First Week Back from Covid: What it was Like

What effect has Covid had on secondary teaching in America?

Here in Tennessee, at least, it has made learning/teaching time more precious, and it has opened up to all teachers and learners technical tools that only a few of us had used regularly in the past.

It has shifted more of the burden of learning onto students and families, while creating enormous shifts in teaching that must be matched with new pedagogical and technological tools.


Monday, August 7, the night after my first day teaching in Room 953 since the Ides of March, I returned home physically and emotionally exhausted. 


I had done it. After 5 ½ months away, I had taught lessons, I had interacted with students, I had shared what I know from a lifetime of learning.


But I was spent. Returning to Room 953, I realized a little of what a refugee feels, returning to her city after months or years away: while the place is the same, and many of the people have returned, something fundamental is still awry*.


At SCHS we begin every semester with “home room,” and my the classrooms in my hall host the seniors. I like to begin that short period each semester by blasting “Pomp and Circumstances” and telling students: “This is the goal, this is where your year will end.”


But as I played the music this year, I couldn’t help but think of the class I had serenaded last year during home room. There had been no graduation in mid-May (it took place the last weekend in June). Prom, field trips, foreign travel (a key motivational tool for my German classes) had been aborted, and we couldn’t say if or when they would return.
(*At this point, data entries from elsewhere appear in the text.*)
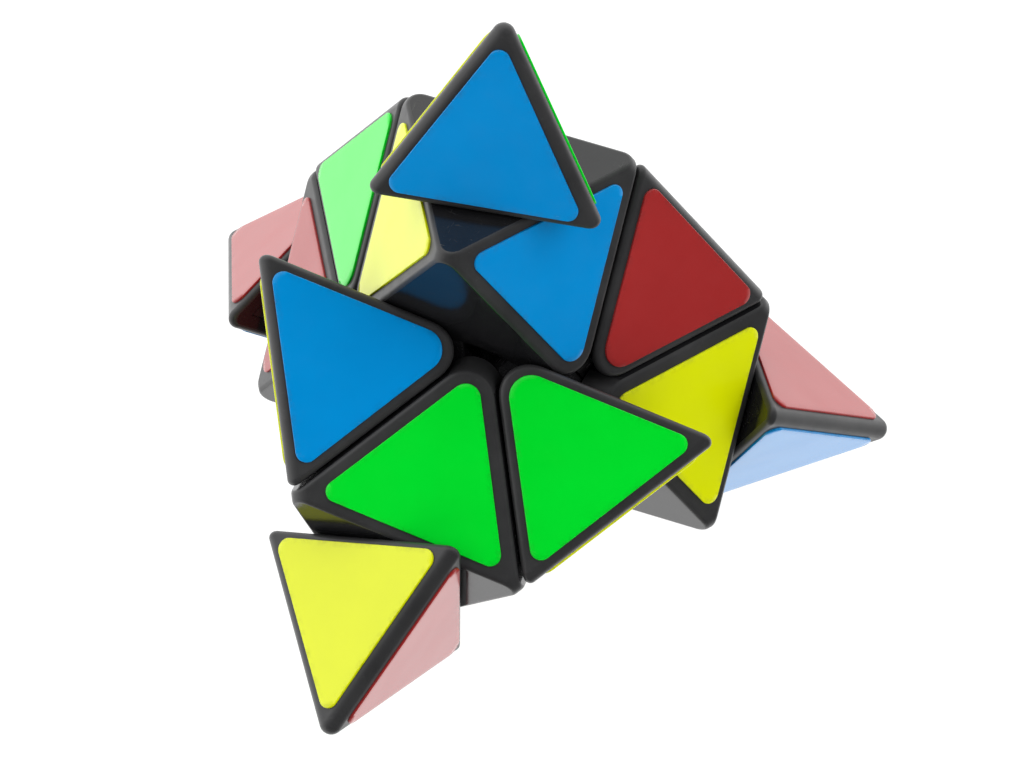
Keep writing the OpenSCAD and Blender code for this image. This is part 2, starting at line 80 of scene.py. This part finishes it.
# Openings in the shells, for the parts of the mechanism.
FOOT_RADIUS = 16.5 * MM             # ball that all the feet fill together
WALL = 1.8 * MM                     # floor of a tip's base
BUSH_RADIUS = 6.2 * MM
BUSH_SLACK = 0.04 * MM
BUSH_SPAN = (10 * MM, 21 * MM)      # lowest and highest point of the bush's bore
STEM_RADIUS = 4.06 * MM
STEM_SPAN = (28 * MM, 40 * MM)
NECK = (3.6 * MM, 11 * MM, 9 * MM)  # size of the slot for an edge piece's neck
NECK_MIDDLE = 17 * MM
CUTTER_SIDES = 64                   # facets around a bored hole

EDGE_ROUND = 1.5 * MM               # outer edges and points of the tips
AXIAL_ROUND = 2.1 * MM              # outer corners of an axial piece
CUT_ROUND = 0.75 * MM               # small rounding along the cuts
EDGE_MIDDLE_ROUND = 4.2 * MM        # corner of an edge piece at the middle of a face
AXIAL_MIDDLE_ROUND = 4.1 * MM       # the same for an axial piece
ARC_STEPS = 12                      # facets around a rounded edge
CUT_STEPS = 8                       # facets across a small rounding

STICKER_THICK = 0.3 * MM
OUTER_MARGIN = 2.2 * MM             # from an edge piece's sticker to its outer edge
TIP_OUTER_MARGIN = 2.4 * MM
CUT_MARGIN = 1.8 * MM
TIP_CUT_MARGIN = 1.4 * MM           # on both sides of the cut under a tip
STICKER_ROUND = 1.4 * MM
EDGE_STICKER_ROUND = 2.8 * MM       # at the middle of a face
AXIAL_STICKER_ROUND = 1.9 * MM      # at the middle of a face
SLIP_OFF = 0.04 * MM                # how far stickers are out of place, as a usual amount
TWIST_OFF = 0.2                     # how many degrees they are out of line

# Lines on a face, measured from its middle towards the piece that a sticker is on.
TIP_LINE = (TIP_PLANE - FACE / 3) / LEVEL           # cut under a tip
SLIP = 2 * (FACE / 3 - LAYER_PLANE) / LEVEL         # where two layer cuts cross

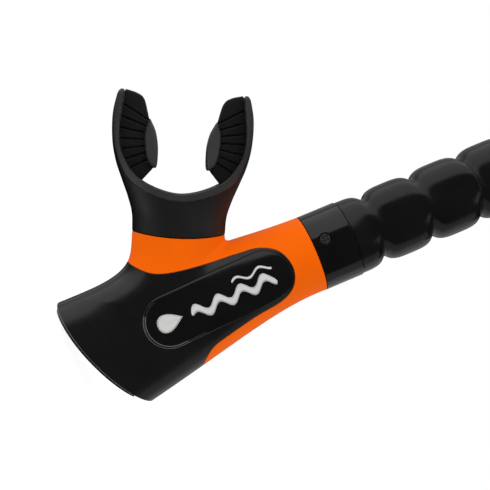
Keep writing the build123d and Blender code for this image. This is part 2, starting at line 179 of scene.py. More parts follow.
# how far from the middle plane the rim ends and starts; its width, and how far it stands out
RIM_DEEP, RIM_START = 14.5, 8.0
RIM_WIDE, RIM_OVER = 3.1, 0.5
BITE_EDGE = (
    # one bite tab's outline, from the flange's tip round its mouth side, as (u, w)
    (-24.8, 94.2),
    (-19.8, 92.8),
    (-16.8, 90.2),
    (-14.5, 82.2),
    (-11.8, 75.0),
    (-11.3, 68.0),
    (-11.9, 62.4),
    (-14.4, 58.9),
    (-17.2, 55.6),
)
# the rest of the outline, round the tab's root
BITE_BACK = ((-27.6, 64.0), (-28.0, 75.0), (-26.4, 92.0))
BITE_DEEP, BITE_ROUND = 3.0, 0.9
LIP = (
    # the lip's outline behind one bite tab, as (u, w)
    (-14.2, 82.4),
    (-11.6, 77.0),
    (-10.4, 70.0),
    (-10.9, 62.0),
    (-14.0, 63.6),
    (-15.7, 69.5),
    (-16.0, 76.5),
)
LIP_DEEP, LIP_ROUND = 6.4, 2.0
FAN_MIDDLE = 73.4  # w of the point the bite grooves fan out from
FAN_STEP = math.radians(9.8)
GROOVES = 7
GROOVE_HALF, GROOVE_DEEP = 0.34, 1.0
FLANGE_STEP, BITE_STEP = 0.62, 0.31  # the size of their skins' triangles
# the boxes that hold them: (u, y, w) for the flange, u and then (y, w) for one bite tab
FLANGE_LOW, FLANGE_HIGH = (-32.2, -16, PORT_END - PORT_SAG - 1.5), (32.2, 16, 95.8)
BITE_NEAR, BITE_FAR = 9.5, 28.5
BITE_LOW, BITE_HIGH = (-7.2, 54.5), (7.2, 96)

# Lock buttons in the hose's collar
BUTTON_Z, BUTTON_TURN = 70.6, 21.0
BUTTON_R, BUTTON_TOP, BUTTON_ROUND = 2.3, 17.0, 0.2
BUTTON_RIM, BUTTON_ARM, BUTTON_DISH = 1.8, 0.24, 0.5  # inside the rim, half the cross's arm, dish's depth
RIM_SLOPE, ARM_SLOPE = 0.15, 0.12
BUTTON_DROPS = (BUTTON_ROUND, 1.2, 2.2, 3.05)  # the rings down the button's side
BUTTON_RINGS, BUTTON_SIDES = 26, 72
SPIGOT_FOOT, SPIGOT_TOP = BODY_TOP - 6, 76.2
WINDOW_TURN, WINDOW_HALF = math.radians(13.6), 3.2  # the windows in the spigot behind the buttons

# Hose
HOSE_START, HOSE_END = 82.2, 200.7
NECK_R, CREST_R = 11.0, 16.8
HOSE_POWER = 4  # the bulges' squareness
BLUR, BLUR_REACH = 0.9, 2.4  # how much, and how far, the bulges' shape is softened along the hose
NECK_OPEN = 5.0  # the necks are this much shallower at the front and the back
CREST_DENT, DENT_RUN = 2.0, 9.0  # the bulges' dent there, and the length it takes to start at a collar
PINCH_TURN = math.radians(-13)  # the pinch and the dents are turned this far round the hose
FOLD_SHARP = 3.0  # how much faster the folds deepen on the side away from the mouthpiece
PITCH = 23.5
FIRST_NECK = HOSE_START + 12.3
HOSE_WALL = 1.6
CUFF_R, CUFF_LONG = 15.1, 5.6
BEAD_R, BEAD_LONG = 16.0, 1.4
END_ROUND = 0.7
HOSE_MIDDLE = (HOSE_START + HOSE_END) / 2
HOSE_LEVELS = 150

barrel_low, barrel_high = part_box("barrel")
ORIGIN = np.array(
    (
        (barrel_low.x + barrel_high.x) / 2,
        (barrel_low.y + barrel_high.y) / 2,
        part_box("hose_collar")[0].z - BODY_TOP * MM,
    )
)


def place(points):
    """Tube-frame millimetres to row-frame metres."""
    return np.asarray(points, float) * MM + ORIGIN


# Fields: each is about the distance in mm from a surface, negative inside it


def through(table, column):
    """The smooth curve through one column of a table, against its first column."""
    curve = np.polynomial.Polynomial.fit(table[:, 0], table[:, column], len(table) - 1)
    low, high = table[:, 0].min(), table[:, 0].max()
    return lambda at: curve(np.clip(at, low - 2, high + 2))


def oval(x, y, half_x, half_y, power=2.0):
    """A superellipse."""
    ax, ay = np.abs(x) / half_x, np.abs(y) / half_y
    r = np.maximum((ax**power + ay**power) ** (1 / power), 1e-3)
    slant = np.hypot((ax / r) ** (power - 1) / half_x, (ay / r) ** (power - 1) / half_y)
    return (r - 1) / slant


def ease(t):
    """A smooth step from 0 to 1."""
    t = np.clip(t, 0, 1)
    return t * t * (3 - 2 * t)


def join(a, b, soft):
    """The two shapes as one, with a fillet of about this size where they meet."""
    h = np.maximum(soft - np.abs(a - b), 0) / soft
    return np.minimum(a, b) - h * h * soft / 4


def meet(a, b, soft):
    """Where both shapes are, with a rounded edge."""
    return -join(-a, -b, soft)


def spline(points, count=16):
    """A smooth curve through the points, sampled."""
    p = np.array(points, float)
    p = np.vstack((2 * p[0] - p[1], p, 2 * p[-1] - p[-2]))
    t = np.linspace(0, 1, count, endpoint=False)[:, None]
    runs = []
    for a, b, c, d in zip(p[:-3], p[1:-2], p[2:-1], p[3:]):
        bend = (2 * a - 5 * b + 4 * c - d) * t**2 + (3 * b - a - 3 * c + d) * t**3
        runs.append(b + ((c - a) * t + bend) / 2)
    return np.vstack((*runs, p[-2:-1]))


def outline(points, x, y):
    """A closed outline in a plane, through its points in order."""
    a = np.asarray(points, float)
    b = np.roll(a, -1, 0)
    nearest = np.full(x.shape, 1e9)
    inside = np.zeros(x.shape, bool)
    for (ax, ay), (bx, by) in zip(a, b):
        dx, dy = bx - ax, by - ay
        t = np.clip(((x - ax) * dx + (y - ay) * dy) / max(dx * dx + dy * dy, 1e-9), 0, 1)
        nearest = np.minimum(nearest, (x - ax - t * dx) ** 2 + (y - ay - t * dy) ** 2)
        if ay != by:
            crosses = (ay > y) != (by > y)
            inside ^= crosses & (x < ax + (y - ay) * dx / dy)
    return np.where(inside, -1, 1) * np.sqrt(nearest)


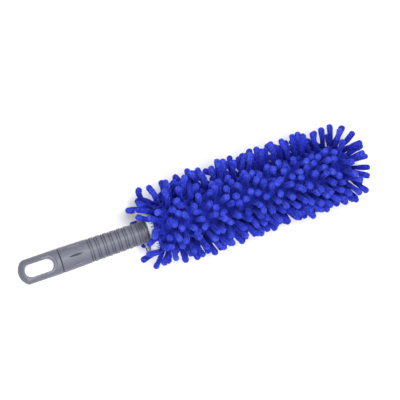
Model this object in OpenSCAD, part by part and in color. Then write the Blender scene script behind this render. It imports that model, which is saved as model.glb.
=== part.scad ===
// Wheel brush: an oval hollow grip with a hanging loop, a flexible core strip between two foam
// pads, and a removable chenille sleeve whose noodles stand in rows round the head.
// Millimetres. +Y runs from the hanging loop to the tip, +Z is up and +X is to the right.
// The origin lies under the middle of the brush, on the surface the lowest noodle tips rest on.

/* [Overall] */
// Length from the end of the hanging loop to the ends of the tip noodles
total_length = 450; // [430:5:480]
// Distance from the end of the hanging loop to the sleeve's mouth
mouth_from_end = 157; // [156.5:0.5:159]

/* [Hanging loop] */
// Length of the hanging cap, up to its joint with the grip
cap_length = 52; // [50:1:54]
// Radius of the loop's end in plan
loop_end_radius = 18.4; // [17.5:0.1:20]
// Radius of the corners between the end and the sides
loop_corner_radius = 6.5; // [5:0.5:7.5]
// Thickness of the loop at its end
loop_thickness = 15; // [13:0.5:18]
// Length of the hanging slot, end to end
slot_length = 36; // [33:1:37]
// Width of the hanging slot
slot_width = 15.5; // [14:0.5:16]
// Rim left between the loop's end and the slot
slot_rim = 8; // [7:0.5:9]
// Height of the slot's straight wall, between its two bevels
slot_wall = 12; // [11:0.5:13]
// Outward run of the bevel at the top of its cut
slot_bevel = 2.4; // [1.5:0.1:2.8]

/* [Grip] */
// Width of the grip at the cap
grip_rear_width = 30.4; // [30:0.2:32]
// Width of the grip at the collar
grip_front_width = 26.8; // [26.4:0.1:28]
// Thickness of the grip as a share of its width
grip_flatness = 0.84; // [0.82:0.01:0.9]
// Chamfer on each side of the joint groove
joint_chamfer = 0.9; // [0.7:0.1:1.1]
// Open gap between the cap and the grip
joint_gap = 0.6; // [0.4:0.1:0.6]
// Number of double ring grooves
groove_count = 8; // [5:1:8]
// Distance from the loop's end to the first groove
first_groove = 90; // [89:1:90]
// Distance between grooves
groove_pitch = 8.7; // [8.4:0.1:8.7]
// Width of a double groove
groove_width = 4.6; // [3.4:0.2:4.6]
// Depth of a double groove
groove_depth = 1; // [0.6:0.1:1.1]
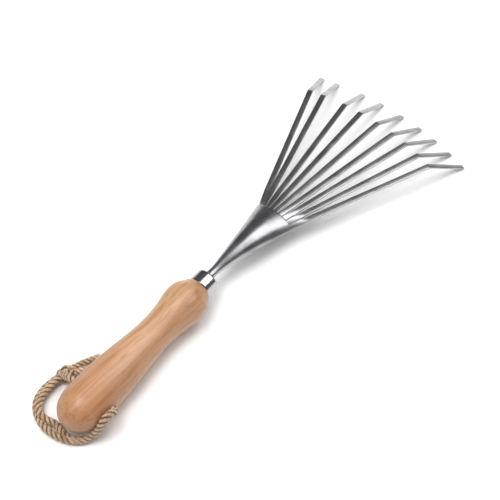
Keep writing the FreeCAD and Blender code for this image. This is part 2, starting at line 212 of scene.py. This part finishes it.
def wood_material():
    """Lacquered pale orange-pink hardwood, its grain running along the handle."""
    material, tree, shader = new_material("turned_wood")
    turn = (0, HANDLE_TILT, -HANDLE_SKEW)
    broad = noise(tree, place_coordinates(tree, (5, 42, 42), turn), 3.0, 0.5, 0.6)
    streaks = noise(tree, place_coordinates(tree, (14, 420, 420), turn), 5.0, 0.6, 0.4)
    pores = noise(tree, place_coordinates(tree, (90, 1900, 1900), turn), 2.0, 0.5)
    patches = noise(tree, place_coordinates(tree, (16, 26, 26), turn), 2.0, 0.5)
    base = ramp(tree, broad, [
        (0.28, (0.420, 0.222, 0.112)),
        (0.45, (0.520, 0.312, 0.182)),
        (0.60, (0.585, 0.375, 0.245)),
        (0.76, (0.460, 0.268, 0.152)),
    ])
    fine = ramp(tree, streaks, [
        (0.32, (0.70, 0.60, 0.52)),
        (0.52, (1.0, 1.0, 1.0)),
        (0.72, (1.10, 1.08, 1.06)),
    ])
    dark = ramp(tree, pores, [(0.28, (0.62, 0.52, 0.44)), (0.42, (1.0, 1.0, 1.0))])
    pink = ramp(tree, patches, [(0.35, (0.98, 0.88, 0.74)), (0.65, (1.05, 1.02, 1.06))])
    colour = mix(tree, 0.75, base, fine, "MULTIPLY")
    colour = mix(tree, 0.45, colour, dark, "MULTIPLY")
    colour = mix(tree, 0.8, colour, pink, "MULTIPLY")
    # the wood turns golden towards the butt
    along = add(tree, "ShaderNodeSeparateXYZ")
    tree.links.new(place_coordinates(tree, (1, 1, 1)), along.inputs["Vector"])
    golden_reach = {"From Min": -0.10, "From Max": -0.165}
    near_butt = add(tree, "ShaderNodeMapRange", values=golden_reach)
    tree.links.new(along.outputs["X"], near_butt.inputs["Value"])
    golden = mix(tree, 1.0, colour, (0.84, 0.68, 0.52), "MULTIPLY")
    colour = mix(tree, near_butt.outputs["Result"], colour, golden)
    tree.links.new(colour, shader.inputs["Base Color"])
    tree.links.new(fit(tree, streaks, 0.34, 0.52), shader.inputs["Roughness"])
    lathe = noise(tree, place_coordinates(tree, (700, 12, 12), turn), 2.0, 0.5)
    normal = bump(tree, pores, 0.25, 0.00006)
    normal = bump(tree, lathe, 0.10, 0.00005, normal)
    tree.links.new(normal, shader.inputs["Normal"])
    shader.inputs["Coat Weight"].default_value = 0.30
    shader.inputs["Coat Roughness"].default_value = 0.30
    shader.inputs["Coat IOR"].default_value = 1.5
    return material


def steel_material(name, tint, brush_scale, rough_low, rough_high, anisotropy):
    """Rolled or pressed steel: fine lines, cloudy roughness and a few dull specks."""
    material, tree, shader = new_material(name)
    lines = noise(tree, place_coordinates(tree, brush_scale), 3.0, 0.6)
    clouds = noise(tree, place_coordinates(tree, (60, 60, 60)), 4.0, 0.6)
    specks = noise(tree, place_coordinates(tree, (900, 900, 900)), 2.0, 0.5)
    dull = tuple(channel * 0.72 for channel in tint)
    light = tuple(min(channel * 1.12, 1.0) for channel in tint)
    colour = ramp(tree, clouds, [(0.30, dull), (0.50, tint), (0.72, light)])
    spots = ramp(tree, specks, [(0.26, (0.55, 0.53, 0.50)), (0.34, (1.0, 1.0, 1.0))])
    colour = mix(tree, 0.6, colour, spots, "MULTIPLY")
    tree.links.new(colour, shader.inputs["Base Color"])
    tree.links.new(fit(tree, clouds, rough_low, rough_high), shader.inputs["Roughness"])
    tree.links.new(bump(tree, lines, 0.12, 0.00003), shader.inputs["Normal"])
    shader.inputs["Metallic"].default_value = 1.0
    shader.inputs["Anisotropic"].default_value = anisotropy
    return material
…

As with the refugee, there was a strong sense of the past--of tradition, of shared values, of home--but the foreboding was also there as well. A ‘bright future’ seems more abstract in 2020 than it should be, thanks to the pandemic, and that sad fact weighed heavily on my heart.


A Final Note

Even now, as I write about new strategies I have tried--new tools I have found--new insights into teaching & learning, I know that this school year is a matchstick house that could be set aflame if a significant number of my students, my colleagues--or if I--get sick


It is a huge risk we are taking, beginning a school year during a pandemic. The hybrid schedule implemented by my district reduces that risk significantly but not entirely. Masks help. Disinfectant. Distancing. But they do not equal certainty.


For me, personally, the reward of learning is still far greater than the risks. That’s why I show up to teach--in person, online, at the bottom of a swimming pool if I have to--every day. And it’s why I chose to have my 12th-grade son learn in this hybrid setting, too.



* I have worked with hundreds of refugees over the course of my career, and I emphasize here my connection in returning (as many of my refugee friends and clients did, returning to Kosove after the NATO-Serb War) not in the overall refugee experience of loss and exile that is far worse than anyone with even my exposure could every really understand.